Just as important as the data are the apps, which Google also owns. The apps are the front end to algorithms, giving Google’s AI efforts a tremendous distribution advantage. A startup might achieve a breakthrough in an AI vertical, but reaching hundreds of millions of users could take years. The same breakthrough in Google’s hands could be “turned on” for a billion users overnight. Users benefit immediately, while Google’s products become sticker and more valuable.
At its core, Google is an algorithms company—it invented Page Rank, the algorithm behind Google Search. Not surprising, Google was one of the first companies to adopt deep learning and arguably is the industry leader when it comes to deep learning research. Google, along with its UK subsidiary, DeepMind, has created novel deep learning architectures that address a wide range of problems, notably:
- Inception — a convolutional neural network that is more than twice as accurate as and 12 times simpler than prior models;
- Neural Machine Translation – a deep learning based translation system that is 60% more accurate than prior approaches;
- WaveNet – a deep learning voice engine that generates spoken audio approaching human level realism;
- RankBrain – a method to rank web pages using deep learning that is now the third most important ranking factor for Google Search; and
- Federated learning – a distributed deep learning architecture that performs AI training on smartphones instead of relying exclusively on the cloud.
While other companies like Facebook [FB] and Microsoft [MSFT] also have created novel deep learning algorithms, Google’s research breadth and user scale are unmatched in the industry. By publishing the results, Google further cements its reputation as the leader in AI, attracting the next wave of talent and thus creating a fly-wheel effect in algorithm development.
In 2016, Google announced that it had built a dedicated processor for deep learning inference called the Tensor Processing Unit (TPU). The TPU provides high performance in deep learning inference while consuming only a fraction the power of other processors.
Google’s first generation TPU can perform 92 trillion operations per second and consumes 75 watts of power: its per watt performance equates to 1.2 trillion operations per second. In comparison, NVIDIA’s [NVDA] latest Volta GPU performs 120 trillion operations per second but uses 300 watts of power: its per watt performance is only 0.4 trillion operations per second. In other words, Google’s TPU is 200% more power efficient than NVIDIA’s GPU for the same performance, as shown below.
In May, Google announced its second generation TPU with the higher precision floating point number format, allowing it to perform deep learning training as well as inference. Developers can use it both to develop algorithms and to execute them, in theory eliminating any need for GPUs.
Google’s decision to bring chip design in-house has a direct parallel in the smartphone market. In 2010, Apple switched from third-party to Apple-designed System on Chips (SoCs) for its iPhone and iPad products, giving it a significant performance and go-to-market advantage over competitors. For example, in 2013 Apple designed and shipped a 64-bit ARM SoC a full generation ahead of competitors, nearly doubling the iPhone 5S’s performance relative to other smartphones while enabling new security features like Touch ID.

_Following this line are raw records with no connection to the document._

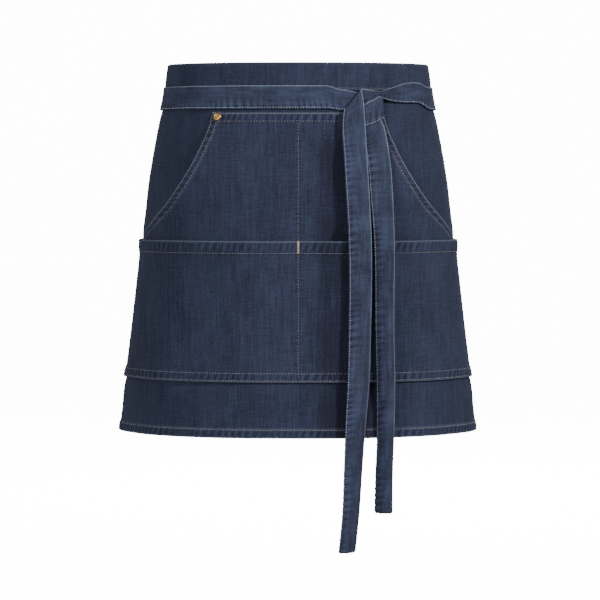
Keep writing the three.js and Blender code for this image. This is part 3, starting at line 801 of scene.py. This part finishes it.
bm = bmesh.new()
z = TOP - BAND_HEIGHT + 0.0023
runs = np.linspace(-reach + 0.002, reach - 0.002, 220)
sew(bm, *line_on(band_face, runs, np.full(220, z)), thick=0.0003)
for side in (-1, 1):
    heights = np.linspace(TOP - 0.002, TOP - BAND_HEIGHT + 0.003, 16)
    sew(bm, *line_on(band_face, np.full(16, side * (reach - 0.003)), heights), thick=0.00028)
stitches("waistband_stitching", bm, copper_thread)

# Two rivets close the upper corners of the hand openings: copper-coloured caps with a dimpled dome and a thin
# collar. They sit 1.8 mm further in and 1 mm lower than the CAD's, so that the knot hides the right one.
RIVET = 0.0046
RIVET_DOWN = 0.0044
RIVET_IN = 0.0081
copper = bpy.data.materials.new("rivet_copper")
copper.use_nodes = True
shader = copper.node_tree.nodes["Principled BSDF"]
where = node(copper.node_tree, "ShaderNodeTexCoord")
tarnish = node(copper.node_tree, "ShaderNodeTexNoise", Scale=650.0, Detail=5.0)
tone = node(copper.node_tree, "ShaderNodeMix", data_type="RGBA")
tone.inputs[6].default_value = (0.30, 0.155, 0.05, 1)
tone.inputs[7].default_value = (0.72, 0.46, 0.18, 1)
gloss = node(copper.node_tree, "ShaderNodeMapRange")
gloss.inputs["To Min"].default_value = 0.5
gloss.inputs["To Max"].default_value = 0.26
dents = node(copper.node_tree, "ShaderNodeBump", Strength=0.3, Distance=0.0002)
copper.node_tree.links.new(where.outputs["Object"], tarnish.inputs["Vector"])
copper.node_tree.links.new(tarnish.outputs["Fac"], tone.inputs[0])
copper.node_tree.links.new(tarnish.outputs["Fac"], gloss.inputs["Value"])
copper.node_tree.links.new(tarnish.outputs["Fac"], dents.inputs["Height"])
copper.node_tree.links.new(tone.outputs[2], shader.inputs["Base Color"])
copper.node_tree.links.new(gloss.outputs["Result"], shader.inputs["Roughness"])
copper.node_tree.links.new(dents.outputs["Normal"], shader.inputs["Normal"])
shader.inputs["Metallic"].default_value = 1

for name, side in (("left", -1), ("right", 1)):
    z = TOP - UPPER_TOP - RIVET_DOWN
    angle = side * (upper_edge(z) - RIVET_IN / body_size(z)[0])
    run = float(run_at(angle, z))
    points, outward = line_on(upper_face, [run], [z])
    rows = [
        (0, 0.0002), (1.06, 0.0002), (1.08, 0.0005), (1.0, 0.0008), (0.985, 0.0011),
        (0.9, 0.0016), (0.74, 0.00195), (0.58, 0.002), (0.44, 0.00175), (0.32, 0.0013),
        (0.2, 0.0011), (0.1, 0.0013), (0, 0.00135),
    ]
    bm = bmesh.new()
    profile = [bm.verts.new((across * RIVET, 0, up)) for across, up in rows]
    edges = [bm.edges.new(pair) for pair in zip(profile, profile[1:])]
    bmesh.ops.spin(
        bm, geom=profile + edges, axis=(0, 0, 1), cent=(0, 0, 0), steps=40, angle=2 * math.pi, use_merge=True,
    )
    bmesh.ops.remove_doubles(bm, verts=bm.verts, dist=1e-6)
    bmesh.ops.recalc_face_normals(bm, faces=bm.faces)
    turn = Vector(outward[0]).to_track_quat("Z", "Y").to_matrix().to_4x4()
    bmesh.ops.transform(bm, matrix=Matrix.Translation(Vector(points[0])) @ turn, verts=bm.verts)
    rivet = object_from(bm, "rivet_cap_" + name)
    rivet.data.materials.append(copper)
    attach(rivet, "root")
    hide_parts("rivet_" + name)

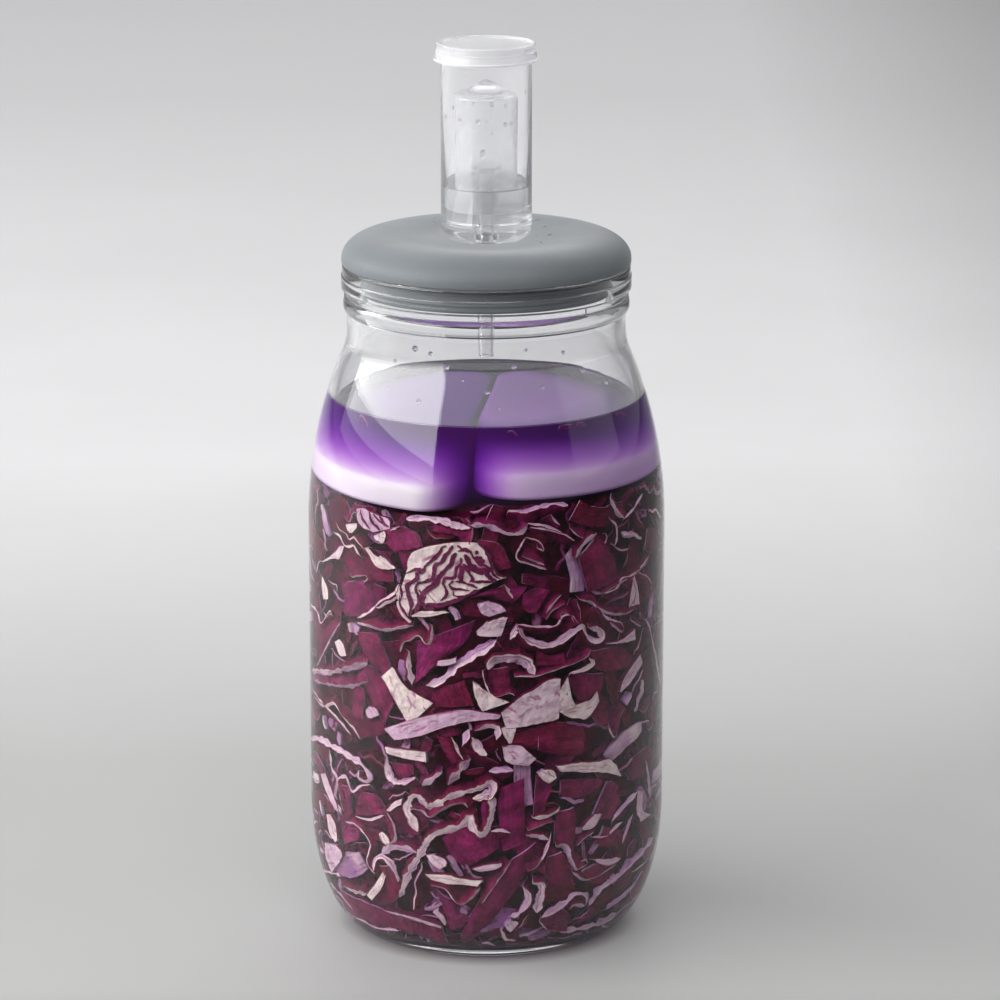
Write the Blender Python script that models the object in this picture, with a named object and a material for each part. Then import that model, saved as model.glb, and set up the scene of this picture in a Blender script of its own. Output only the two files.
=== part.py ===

Google is already seeing a similar benefit. While competitors are using off the shelf processors for deep learning, Google’s TPU provides higher throughout, reduced latency and, perhaps most importantly, reduced power consumption. Because data center construction is Google’s largest capital spending line item and power its highest operating cost, the TPU meaningfully reduces both Google’s capex and opex.
In the cloud computing business, specifically Infrastructure-as-a-Service (IaaS), Google currently is in third place, behind Amazon [AMZN] and Microsoft. One space in which Google leads, however, is cognitive application programming interfaces, or APIs.
Cognitive APIs leverage the power of the cloud to perform narrow AI tasks such as image recognition, text transcription, and translation. Unlike IaaS, which serves up commodity hardware in the most cost effective manner, the performance of cognitive API varies significantly from one vendor to another, a function of the algorithms, training data, and underlying hardware. Based on ARK’s research, these three factors favor Google: it has the most advanced algorithms, the largest dataset thanks to multiple billion-plus user platforms, and the most powerful and efficient hardware thanks to its TPU.
For example, Google’s translation API supports more than 100 languages in text-to-speech translation, more than four times those of AWS, its nearest competitor. In September 2016, Google added support for neural machine translation, the most accurate, deep-learning-based service, for popular languages. According to Google, the TPU was critical to enabling the new system by providing high performance, lost cost, and low latency. Its “full stack” – algorithms, data, hardware, and cloud – was critical to giving it the competitive advantage in this high performance, web-scale service.
Google’s primary weakness today is in client devices. Because Google provides the software and services but must work with hardware vendors, some of them hostile, to reach customers. When Apple dropped Google Maps as the default maps app on the iPhone, for example, Google lost a significant number of valuable customers. It is addressing this weakness by investing aggressively in its own hardware products, such as the Google Home smart speaker, the Pixel smartphone, and Nest connected devices. This strategy will take time to reach a meaningful level of penetration.
Google’s AI efforts have built a fully integrated company that spans algorithms, data, hardware, and cloud services. This approach helps funnel the world-class AI of Google’s consumer products to its enterprise offerings, providing Google Cloud with a competitive edge. Bringing chip design in-house increases Google’s AI moat by improving performance, lowering latency, and reducing cost. Perhaps most critically, vertical integration enhances its organizational agility: Google can steer all parts of its organization to bring a new product or service to market. Consequently, Google’s AI will be at the forefront of the innovation for years to come.